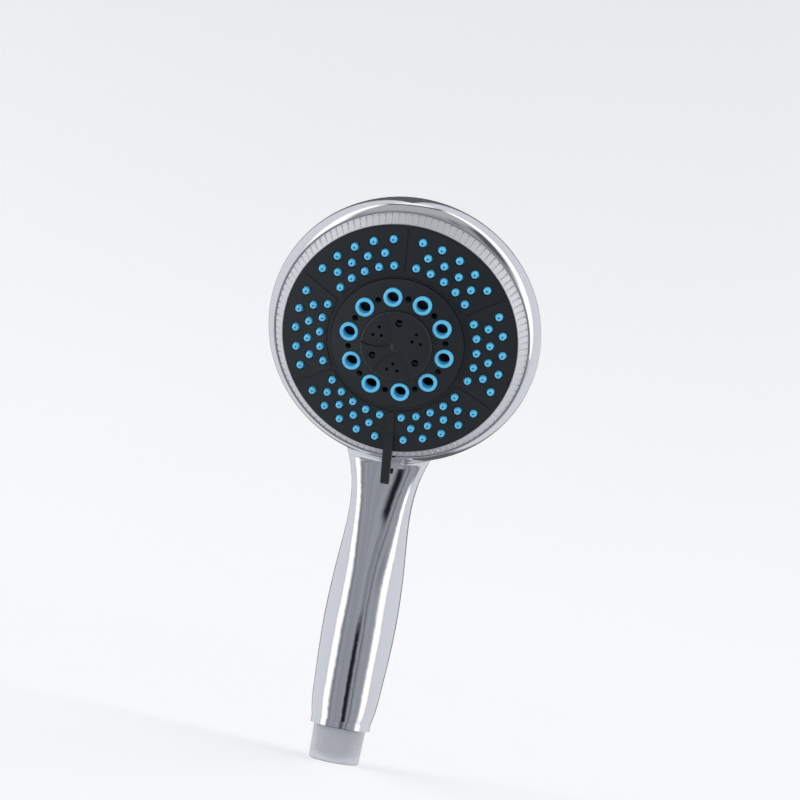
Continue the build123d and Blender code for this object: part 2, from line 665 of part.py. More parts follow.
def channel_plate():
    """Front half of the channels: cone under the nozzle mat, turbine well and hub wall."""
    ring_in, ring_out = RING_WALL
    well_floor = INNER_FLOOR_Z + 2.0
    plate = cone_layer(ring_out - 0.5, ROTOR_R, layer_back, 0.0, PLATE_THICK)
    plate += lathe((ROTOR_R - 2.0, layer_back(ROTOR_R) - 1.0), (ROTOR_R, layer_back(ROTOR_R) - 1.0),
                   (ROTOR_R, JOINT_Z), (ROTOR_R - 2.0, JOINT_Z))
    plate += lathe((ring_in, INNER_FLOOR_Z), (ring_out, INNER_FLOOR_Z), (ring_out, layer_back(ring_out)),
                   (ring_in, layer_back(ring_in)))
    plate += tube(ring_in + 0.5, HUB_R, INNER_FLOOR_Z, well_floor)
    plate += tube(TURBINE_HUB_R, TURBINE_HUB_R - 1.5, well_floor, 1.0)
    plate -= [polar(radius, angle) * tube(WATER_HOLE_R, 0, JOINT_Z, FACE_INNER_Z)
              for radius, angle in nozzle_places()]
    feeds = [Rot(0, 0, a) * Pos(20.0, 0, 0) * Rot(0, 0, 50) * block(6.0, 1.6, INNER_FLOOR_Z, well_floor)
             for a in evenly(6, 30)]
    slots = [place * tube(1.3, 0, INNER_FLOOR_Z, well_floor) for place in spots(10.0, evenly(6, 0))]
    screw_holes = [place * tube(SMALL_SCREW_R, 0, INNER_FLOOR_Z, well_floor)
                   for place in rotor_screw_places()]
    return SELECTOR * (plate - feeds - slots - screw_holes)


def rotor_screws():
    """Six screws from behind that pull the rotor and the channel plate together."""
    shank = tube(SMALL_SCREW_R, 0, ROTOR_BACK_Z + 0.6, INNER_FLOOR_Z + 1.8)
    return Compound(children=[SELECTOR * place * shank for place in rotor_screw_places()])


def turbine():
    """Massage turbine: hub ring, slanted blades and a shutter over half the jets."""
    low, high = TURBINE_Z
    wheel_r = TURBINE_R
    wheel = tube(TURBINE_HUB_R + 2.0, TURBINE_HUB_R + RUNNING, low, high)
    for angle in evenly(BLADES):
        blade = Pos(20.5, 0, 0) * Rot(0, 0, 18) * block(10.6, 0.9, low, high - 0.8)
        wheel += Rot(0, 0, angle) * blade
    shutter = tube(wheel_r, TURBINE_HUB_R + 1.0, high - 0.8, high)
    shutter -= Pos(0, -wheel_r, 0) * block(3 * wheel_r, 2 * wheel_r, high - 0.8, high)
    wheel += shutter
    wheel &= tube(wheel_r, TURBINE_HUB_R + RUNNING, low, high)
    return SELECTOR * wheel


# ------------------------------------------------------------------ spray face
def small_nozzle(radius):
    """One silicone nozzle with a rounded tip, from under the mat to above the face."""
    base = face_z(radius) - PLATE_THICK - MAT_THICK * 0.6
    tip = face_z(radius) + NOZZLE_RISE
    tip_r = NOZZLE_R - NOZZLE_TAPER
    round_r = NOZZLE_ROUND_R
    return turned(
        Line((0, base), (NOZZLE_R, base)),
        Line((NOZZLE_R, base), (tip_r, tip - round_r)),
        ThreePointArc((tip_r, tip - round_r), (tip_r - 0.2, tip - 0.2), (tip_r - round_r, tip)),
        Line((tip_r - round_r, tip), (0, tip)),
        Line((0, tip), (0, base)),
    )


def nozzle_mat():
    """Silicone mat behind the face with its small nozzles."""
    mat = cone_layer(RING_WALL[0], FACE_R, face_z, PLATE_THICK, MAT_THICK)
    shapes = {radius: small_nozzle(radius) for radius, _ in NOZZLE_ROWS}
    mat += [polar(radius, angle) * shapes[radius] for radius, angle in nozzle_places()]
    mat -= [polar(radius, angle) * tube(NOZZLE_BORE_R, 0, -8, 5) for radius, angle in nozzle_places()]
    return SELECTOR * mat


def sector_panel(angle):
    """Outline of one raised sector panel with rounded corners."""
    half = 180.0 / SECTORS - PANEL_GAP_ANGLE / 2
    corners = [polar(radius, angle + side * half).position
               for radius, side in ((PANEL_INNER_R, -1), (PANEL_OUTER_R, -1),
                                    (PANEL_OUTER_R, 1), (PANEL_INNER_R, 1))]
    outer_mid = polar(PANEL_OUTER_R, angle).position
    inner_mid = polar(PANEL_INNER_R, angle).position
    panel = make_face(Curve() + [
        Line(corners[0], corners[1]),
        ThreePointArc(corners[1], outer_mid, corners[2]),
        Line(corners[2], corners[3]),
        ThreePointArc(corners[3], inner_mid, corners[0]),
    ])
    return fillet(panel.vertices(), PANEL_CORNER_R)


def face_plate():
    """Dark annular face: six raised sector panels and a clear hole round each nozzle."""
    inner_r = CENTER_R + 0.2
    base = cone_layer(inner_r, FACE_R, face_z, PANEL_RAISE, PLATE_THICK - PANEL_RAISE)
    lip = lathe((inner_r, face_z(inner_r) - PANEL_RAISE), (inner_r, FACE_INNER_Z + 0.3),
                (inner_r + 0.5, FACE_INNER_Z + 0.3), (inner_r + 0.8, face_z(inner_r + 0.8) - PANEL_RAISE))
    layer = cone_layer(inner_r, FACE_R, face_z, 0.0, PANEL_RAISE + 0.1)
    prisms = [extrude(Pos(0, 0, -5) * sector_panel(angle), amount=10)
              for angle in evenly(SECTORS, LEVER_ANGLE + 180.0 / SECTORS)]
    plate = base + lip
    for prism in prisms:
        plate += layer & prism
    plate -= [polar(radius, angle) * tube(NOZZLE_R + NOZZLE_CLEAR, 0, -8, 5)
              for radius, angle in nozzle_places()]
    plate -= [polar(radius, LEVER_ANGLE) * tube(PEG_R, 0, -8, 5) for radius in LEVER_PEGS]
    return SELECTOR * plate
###
Which lines hold the word "from"? Copy all of them.

Continue the build123d and Blender code for this object: part 2, from line 665 of part.py. More parts follow.
    """Six screws from behind that pull the rotor and the channel plate together."""
    """One silicone nozzle with a rounded tip, from under the mat to above the face."""